____ Data lines

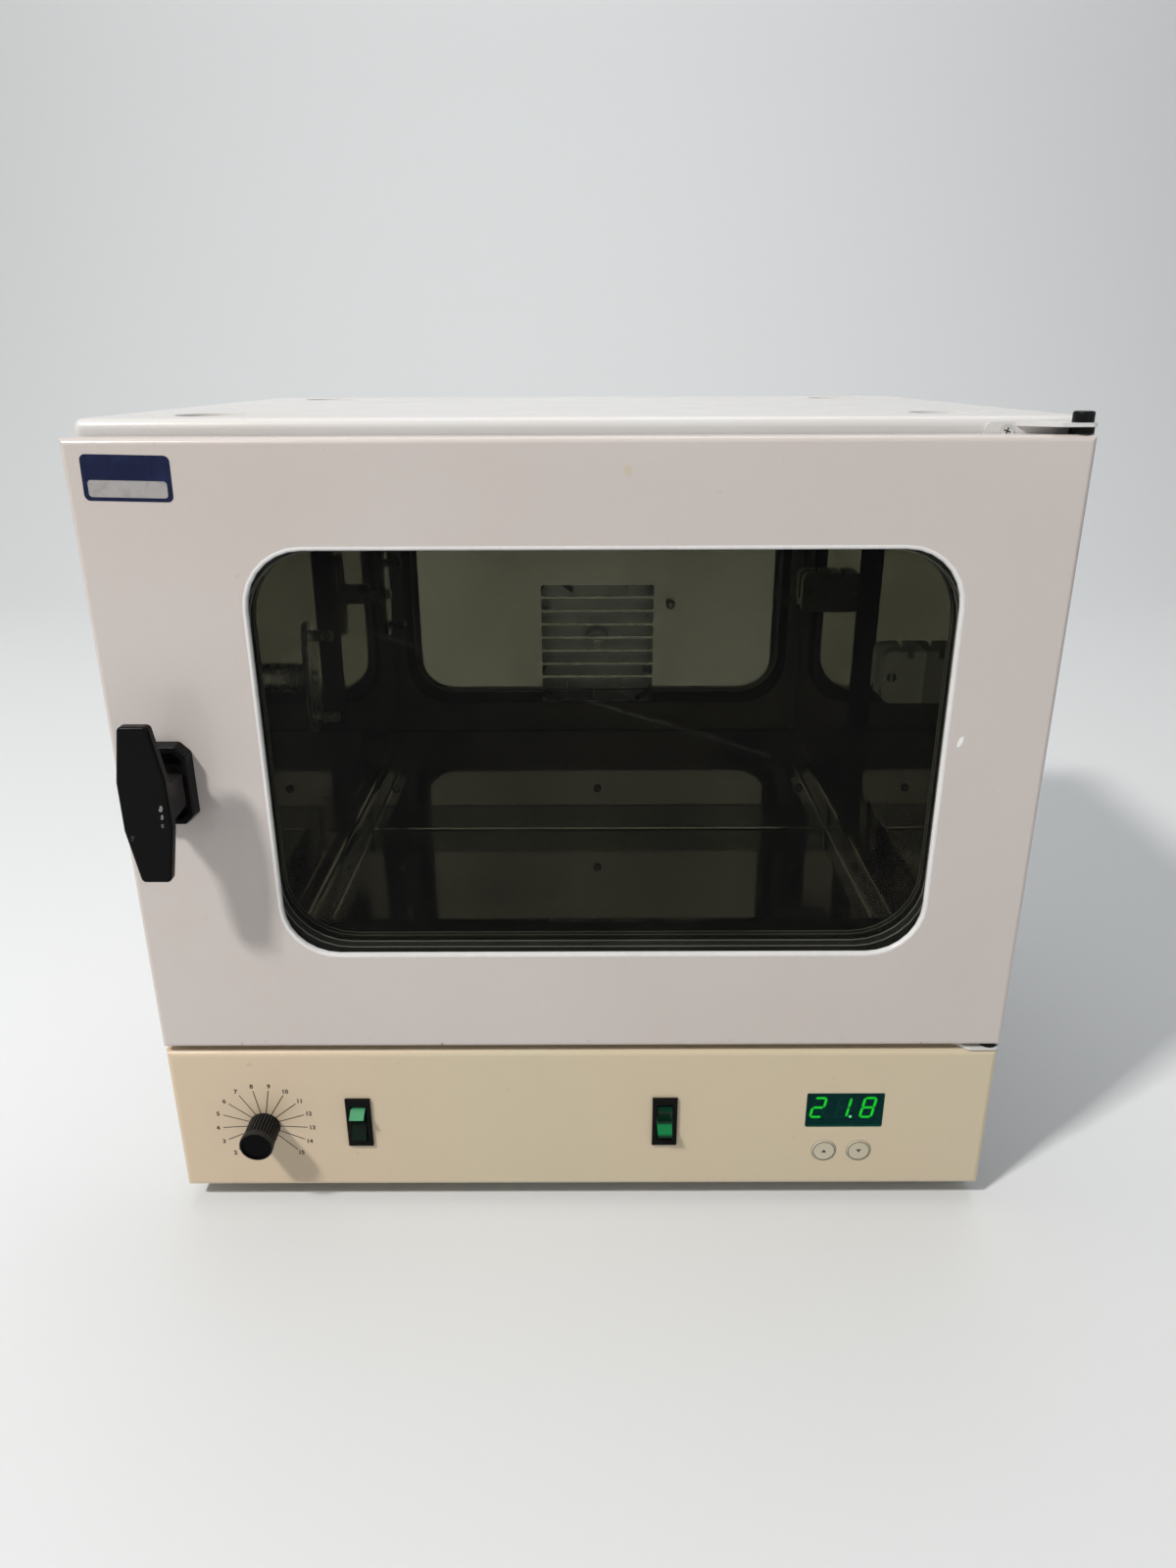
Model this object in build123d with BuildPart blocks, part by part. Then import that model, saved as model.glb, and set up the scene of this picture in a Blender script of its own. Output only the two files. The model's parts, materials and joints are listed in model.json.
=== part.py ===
from build123d import *
from math import radians, sin, cos
import os

os.makedirs("parts", exist_ok=True)

# A bench hybridization oven: a painted steel case with a polished chamber, a fan behind a
# slotted baffle, a rotor drive on the left wall and its bearing on the right wall, a
# side-hinged glazed door with a turning latch, and a control panel below the door.
# X runs to the right, Y to the back, Z up.  The origin is on the bench, at the middle of
# the whole object's footprint.  All sizes are in millimetres.

# ------------------------------------------------------------------ driving dimensions
# Outside
body_width = 410.0            # case, door and control panel share it
foot_height = 10.0
case_height = 376.9           # from the underside of the case to its top
case_depth = 304.0
panel_height = 82.4           # control panel, below the door
panel_gap = 3.4               # between control panel and door
door_top_inset = 6.8          # top of the door below the top of the case
door_thickness = 11.6
door_clearance = 2.2          # back of the door to the front of the case
handle_reach = 30.0           # front of the grip to the front of the door
inlet_flange = 2.2            # stands out behind the case
panel_setback = 1.2           # control panel front behind the door front

# Sheet and general fits
sheet = 1.2
case_corner = 4.0
fit_gap = 0.2                 # between pieces that drop into each other
running_gap = 0.05            # radial, shafts and pins in their bores
move_gap = 0.3                # between pieces that pass each other
screw_radius = 1.5
screw_head_radius = 2.8
screw_head_height = 1.6
screw_clearance = 0.15

# Chamber
chamber_side_margin = 34.5    # half of what the chamber leaves of the case's width
chamber_shift = 9.5           # the chamber and window lie right of the middle
chamber_floor_rise = 19.3     # above the top of the control panel
chamber_top_margin = 26.9     # ceiling below the top of the case
chamber_rear_margin = 53.8    # back wall in front of the case's back edge
chamber_corner = 6.0
liner_sheet = 1.0
liner_flange = 8.0
insulation_thickness = 18.0

# Baffle with its slots
baffle_space = 35.0           # behind the baffle, for fan and heater
baffle_side_gap = 7.2
baffle_top_gap = 9.0
slot_width = 70.7
slot_height = 7.0
slot_pitch = 8.53
slot_count = 9
slots_above_middle = 4.85     # all four heights count from the chamber's middle or ends
fan_above_middle = 2.65
baffle_screw_inset = 35.7     # from the chamber's side wall
baffle_screw_rise = 30.3      # lower row, above the chamber floor
baffle_screw_drop = 34.0      # upper row, below the ceiling
slot_corner = 0.8

# Tray
tray_side_gap = 15.25
tray_front_space = 53.5       # from the chamber's mouth to the tray
tray_lip = 16.5
tray_shift = 1.7              # right of the chamber's middle
tray_rear_gap = 1.5

# Rotor drive
axis_depth = 115.0            # behind the door's front face
axis_above_middle = 15.15     # above the chamber's middle
drive_shaft_radius = 4.0
boss_radius = 7.5
boss_length = 11.0
hub_length = 3.7
arm_thickness = 3.0
arm_width = 20.0
arm_length = 60.0
arm_taper = 12.0
drive_pin_radius = 3.0
drive_pin_length = 11.5
drive_pin_spacing = 45.0
arm_screw_radius = 2.0
block_width = 21.5
block_depth = 24.0
block_height = 28.0
block_below_axis = 12.0
axle_slot_radius = 4.3
catch_radius = 2.5

# Window
window_left_margin = 67.3     # from the door's edges to the window
window_right_margin = 46.7
window_top_margin = 44.7
window_bottom_margin = 52.6
window_corner = 24.0
gasket_lip = 1.6
gasket_flange = 7.0
glass_thickness = 3.0
glass_margin = 4.0
inner_corner = 30.0
inner_frame_depth = 20.5      # back of the inner glazing, from the door's front face

# Latch
latch_inset = 23.8            # grip axis from the door's left edge
latch_drop = 2.6              # below the door's middle
grip_height = 70.0
grip_width = 20.4
grip_end_width = 12.5
grip_straight = 21.7
grip_thickness = 5.6
neck_width = 18.8
neck_height = 20.4            # at its end; it widens towards the grip
neck_flare = 1.2
neck_length = 15.4
neck_boss_radius = 7.5
escutcheon_width = 23.0
escutcheon_height = 37.6
escutcheon_rise = 6.0
escutcheon_corner = 4.6
recess_width = 17.0
recess_height = 31.0
recess_floor = 2.0            # in front of the door
recess_corner = 3.4
shank_radius = 5.0
cam_length = 17.0
cam_width = 12.0
cam_thickness = 3.0
cam_gap = 2.2                 # behind the case front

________

[Problem requirements]:
Quote exactly the stretch of lines above that starts at the first one and ends at the line with "# the whole", and nothing beyond it.

[Right answer]:
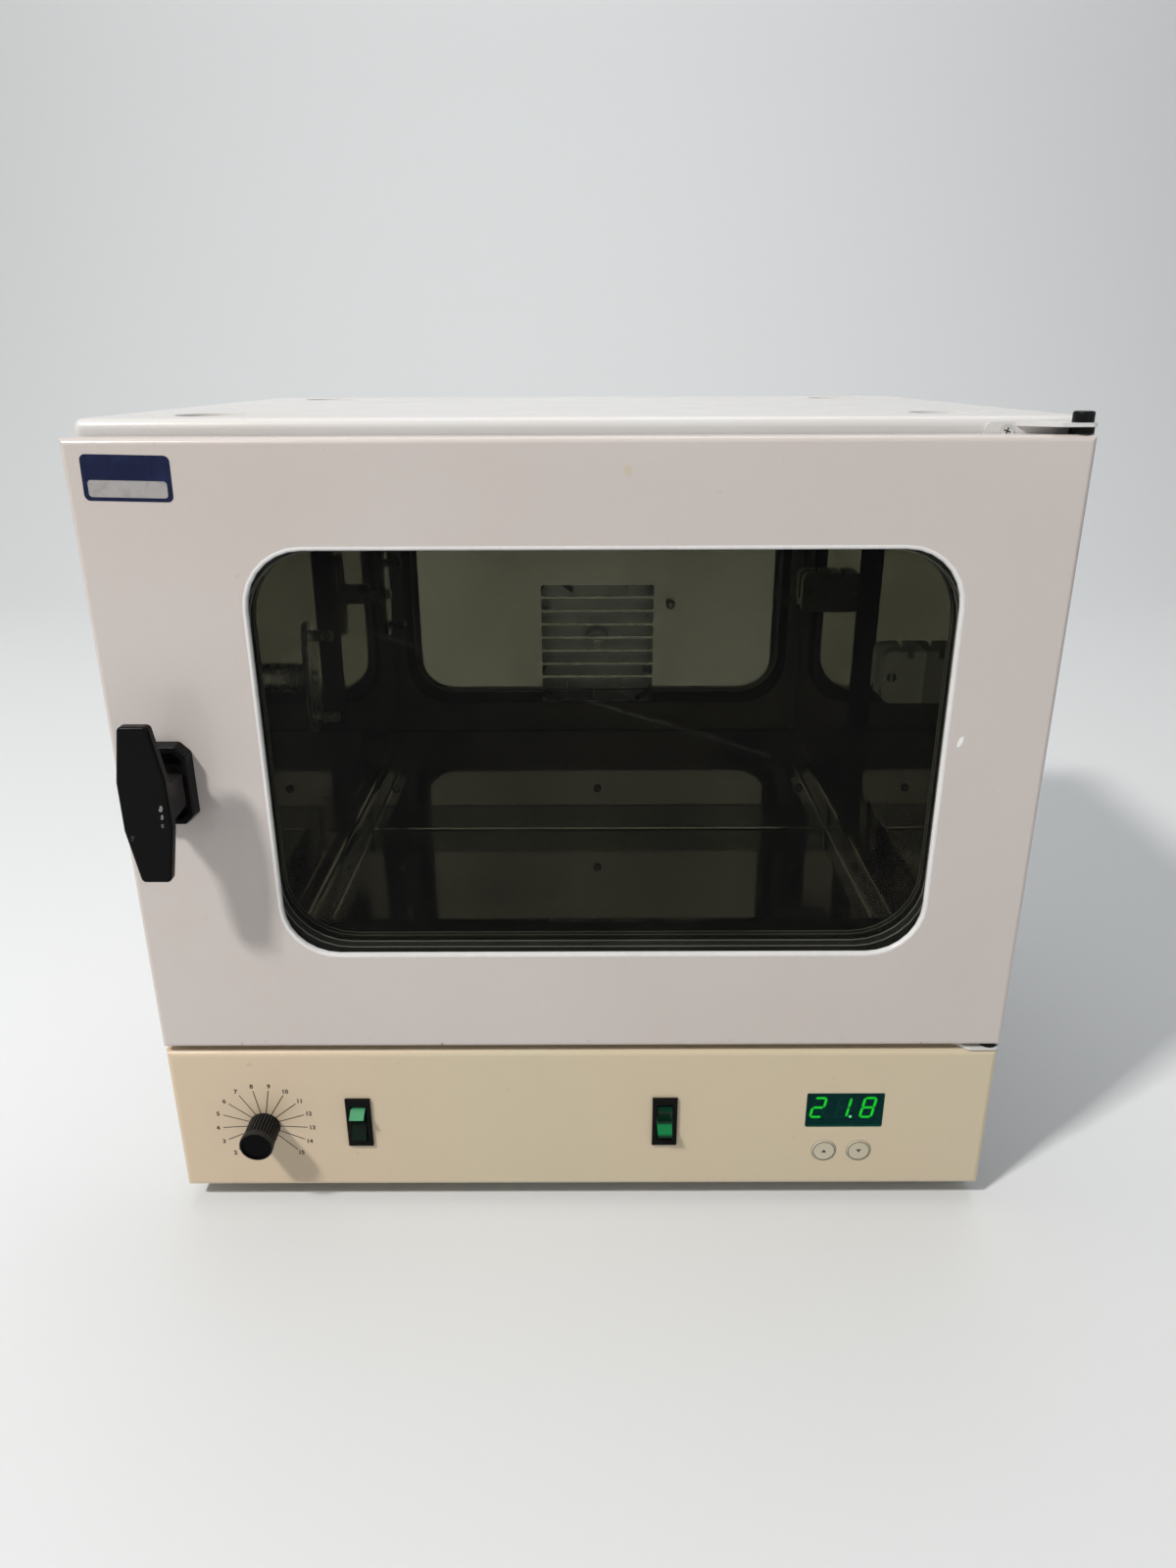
Model this object in build123d with BuildPart blocks, part by part. Then import that model, saved as model.glb, and set up the scene of this picture in a Blender script of its own. Output only the two files. The model's parts, materials and joints are listed in model.json.
=== part.py ===
from build123d import *
from math import radians, sin, cos
import os

os.makedirs("parts", exist_ok=True)

# A bench hybridization oven: a painted steel case with a polished chamber, a fan behind a
# slotted baffle, a rotor drive on the left wall and its bearing on the right wall, a
# side-hinged glazed door with a turning latch, and a control panel below the door.
# X runs to the right, Y to the back, Z up.  The origin is on the bench, at the middle of
# the whole object's footprint.  All sizes are in millimetres.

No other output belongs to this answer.